A might think a coder writes code without really caring too much how they get something done as long as they get their immediate problem/feature working. They have their own way of working that they feel works for them.
A software engineer employs a large number of long standing good practices that help in creating large and complex programs that contain few bugs.
Somebody might argue that a coder can accomplish the same thing through grit and determination alone
The big difference here may be in that you learn to use tools to do the work for you which the coder still has to do all by himself, using his brains alone. If a task can be performed through automation, it is reasonable to assume that it can be done more quickly in this form than a human could, and it's probably quite boring to begin with. It will save you time and effort which you can spend elsewhere. Instead of combing your code for problems, testing it one problem fix at a time, you can focus on different and more complex aspects of the software.
I would say for the first 15 years of my career I was more of a coder. In the last 10 years I feel I'm more of a software engineer. I evolved because people that were smarter/more experienced than me were brought in to make a concerted effort to increase code quality in our large development studio.
While there are many processes I have learned and employed to write better code, the main differences that saw me evolve were moving to test driven development and automated testing. Hackers always avoid this as they feel it is too much work and will slow down development (they are usually too busy fighting fires due to their undiscovered bugs to have "time" to make the switch).
I know all too well to what you refer to
What always gets me is how programmers can be so confident and effective in making their lives not just harder, but really miserable by working without the assistance of simple tools which others use regularly.
You certainly can create code with a simple text editor, without using an SCM, test the code manually without even using a debugger, crank out code which makes testing hard, makes the code hard to read, etc. but it's not going to make you happier or make it easier to collaborate with your collleagues. You'll probably just end up spreading the misery.

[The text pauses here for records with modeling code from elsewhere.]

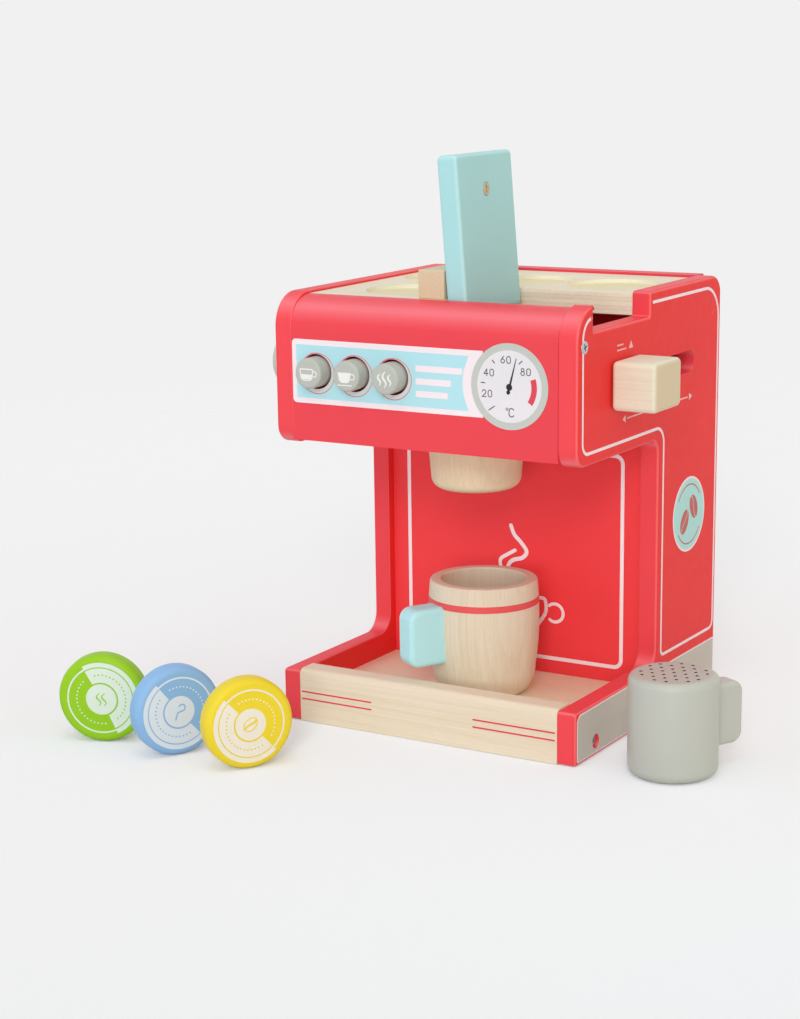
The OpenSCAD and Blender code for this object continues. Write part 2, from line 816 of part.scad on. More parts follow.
module mug_handle() {
    start = mug_r - 4;
    color("#A3CDC6") translate([mug_x, mug_y, floor_t]) difference() {
        rotate(mug_turn) translate([0, 0, mug_grip_z])
            grip(start, mug_r + mug_grip_out - start, mug_grip_h, mug_grip_t);
        rotate_extrude() polygon(concat(
            [[0, mug_foot_h]],
            [for (i = [0 : 9]) let (h = mug_foot_h + (mug_h - mug_foot_h) * i / 9) [mug_wall_r(h) + seat, h]],
            [[0, mug_h]]));
    }
}

// Staggered grid of sprinkle holes inside a circle
module sprinkle_holes() {
    reach = shaker_r - shaker_top_round - sprinkle_r;
    rows = ceil(reach / sprinkle_pitch * 2 / sqrt(3));
    for (row = [-rows : rows], column = [-rows : rows])
        let (x = (column + (row % 2 == 0 ? 0 : 0.5)) * sprinkle_pitch, y = row * sprinkle_pitch * sqrt(3) / 2)
            if (norm([x, y]) <= reach)
                translate([x, y, shaker_h - sprinkle_depth])
                    cylinder(r = sprinkle_r, h = sprinkle_depth + cut);
}

module shaker_body() {
    color("#C6C9BD") translate([shaker_x, -shaker_front, 0]) difference() {
        rotate_extrude() difference() {
            square([shaker_r, shaker_h]);
            translate([shaker_r, shaker_h]) rotate(180) corner(shaker_top_round);
            translate([shaker_r, 0]) mirror([1, 0]) corner(shaker_foot_round);
        }
        sprinkle_holes();
    }
}

module shaker_handle() {
    start = shaker_r - 4;
    color("#C6C9BD") translate([shaker_x, -shaker_front, 0]) difference() {
        rotate(shaker_turn) translate([0, 0, shaker_grip_z])
            grip(start, shaker_r + shaker_grip_out - start, shaker_grip_h, shaker_grip_t);
        cylinder(r = shaker_r + seat, h = shaker_h);
    }
}

// ---- Loose pods ----

// A pod on its edge, facing the given way from -Y
module pod(x, turn) {
    translate([x, -pod_front, pod_r]) rotate([0, 0, turn]) rotate([90, 0, 0])
        rotate_extrude() difference() {
            translate([0, -pod_t / 2]) square([pod_r, pod_t]);
            translate([pod_r, pod_t / 2]) rotate(180) corner(pod_round);
            translate([pod_r, -pod_t / 2]) mirror([1, 0]) corner(pod_round);
        }
}

module pod_green() { color("#8FCB2A") pod(green_x, green_turn); }
module pod_blue() { color("#85B5E8") pod(blue_x, blue_turn); }
module pod_yellow() { color("#F3DC2C") pod(yellow_x, yellow_turn); }

left_panel();
right_panel();
back_panel();
base_board();
front_bar();
splash_panel();
head_floor();
pod_deck();
chute_wall();
slider_rails();
rear_batten();
fascia();
tray();
stop_bar();
button_board();
button_spring_1();
button_spring_2();
button_spring_3();
nozzle();
nozzle_screw();
lid_pin();
panel_screws();
screw_plugs();
lid();
lid_screw();
slider_plate();
slider_dowel();
slider_handle();
button_1();
button_2();
button_3();
side_knob();
knob_axle();
axle_collar();
mug_body();
mug_handle();
shaker_body();
shaker_handle();
pod_green();
pod_blue();
pod_yellow();
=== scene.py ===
import math

import bmesh
import bpy
import numpy as np
from mathutils import Matrix, Vector
from mathutils.geometry import delaunay_2d_cdt


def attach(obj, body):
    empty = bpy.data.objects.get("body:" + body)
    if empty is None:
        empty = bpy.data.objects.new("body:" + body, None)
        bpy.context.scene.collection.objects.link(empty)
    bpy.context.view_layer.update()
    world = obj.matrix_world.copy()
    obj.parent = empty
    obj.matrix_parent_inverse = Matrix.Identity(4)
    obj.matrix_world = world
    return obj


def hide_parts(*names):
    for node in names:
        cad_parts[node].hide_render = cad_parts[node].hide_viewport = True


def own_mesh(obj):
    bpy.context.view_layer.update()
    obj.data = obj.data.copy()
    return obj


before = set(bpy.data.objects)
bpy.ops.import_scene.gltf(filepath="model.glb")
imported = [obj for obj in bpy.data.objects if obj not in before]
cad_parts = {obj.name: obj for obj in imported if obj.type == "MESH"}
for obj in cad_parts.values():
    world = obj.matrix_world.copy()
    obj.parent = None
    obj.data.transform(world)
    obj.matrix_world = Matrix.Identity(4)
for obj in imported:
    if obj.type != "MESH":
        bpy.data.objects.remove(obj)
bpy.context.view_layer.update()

# ---- The room ----
# A pale paper sweep under soft light: a broad window in front, a little to the right, a low screen
# under it, a ceiling light, and light from all round, warmer from the right. The camera stands in
# front, well to the right, and looks a little down. Drawings are in mm and Blender is in metres.
turn, tilt, roll = (math.radians(a) for a in (32.35, 14.09, -1.0655))
distance, aim_right, aim_up, aim_height = 1353.56, -84.23, -45.04, 120
back = Vector((math.sin(turn) * math.cos(tilt), -math.cos(turn) * math.cos(tilt), math.sin(tilt)))
right = Vector((math.cos(turn), math.sin(turn), 0))
up = back.cross(right)
spot = (right * aim_right + up * aim_up + Vector((0, 0, aim_height)) + back * distance) / 1000
camera = bpy.data.objects.new("camera", bpy.data.cameras.new("camera"))
camera.matrix_world = Matrix((
    right * math.cos(roll) + up * math.sin(roll),
    up * math.cos(roll) - right * math.sin(roll),
    back,
)).transposed().to_4x4()
camera.location = spot
camera.data.lens, camera.data.sensor_width = 77.60, 36
camera.data.shift_x, camera.data.shift_y = 0.0319, 0.0777
camera.data.clip_start, camera.data.clip_end = 0.05, 50
bpy.context.scene.collection.objects.link(camera)
bpy.context.scene.camera = camera
bpy.context.scene.view_settings.view_transform = "Standard"


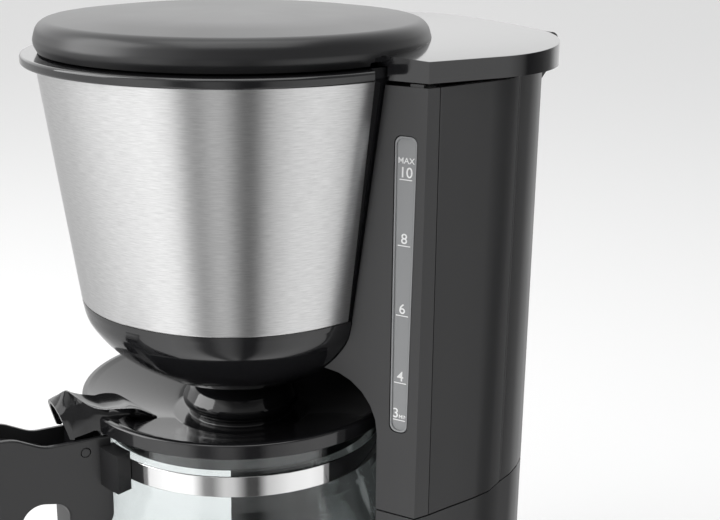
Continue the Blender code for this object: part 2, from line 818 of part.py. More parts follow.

Yet this is par for the course for many programmers you are going to meet. It's not just that they work like they do, by rejecting just about every tool you have been using to great effect in the past 20 years, they tend to insist that you have to work like them because they find it difficult to understand why anybody would even bother using different tools and methods than they do. Things tend to get difficult at this point
I'm tempted to write all sorts of stuff describing this but I don't want to waste time, Google it if interested. All I can say is since adopting these practices, only maybe one or two minor bugs a year are found by my customers in the code that I write. It's not that I am super smart or write perfect code, it's just that I find all my bugs before I release my code by writing thorough tests (using code coverage tools, etc.) - and I only have to press one key to run thousands of tests across all sorts of platforms and configurations - something that is always done before code is checked into source control. It gets to the point where this becomes a safety net you cannot live without. If I need to change some existing code I don't even need to think the ramifications through much - my main question will be, does it pass my existing tests? Oh it does? Code is probably good then. To think of trying that without test scares the crap out of me now.
Now when I see other people just coding something up, running some quick manual test that covers maybe 20% of the code paths, and just "figuring the rest will work because it should because I am smart" I have to shake my head. Sadly I work on a team where the other coders still do this. They are constantly chasing bugs, and frustratingly my tests in my code area run into all sorts of their bugs in their areas (these are large complex projects), and it is unbelievably expensive to have to continually communicate the problems and schedule fixing when they could have just found the bug while writing their code so that I didn't have to waste hours dealing with something they have to fix anyway.
This sounds painfully familiar
My personal impression is that if you are going to have a life and a job writing code, then you'd better make writing the code a task which does not impinge on your life. That means having a plan for dealing with the task at hand (a process) and a big enough tool box to draw upon when facing the unexpected. If you are going to slip and fall, you ought to be able to stand up and try again.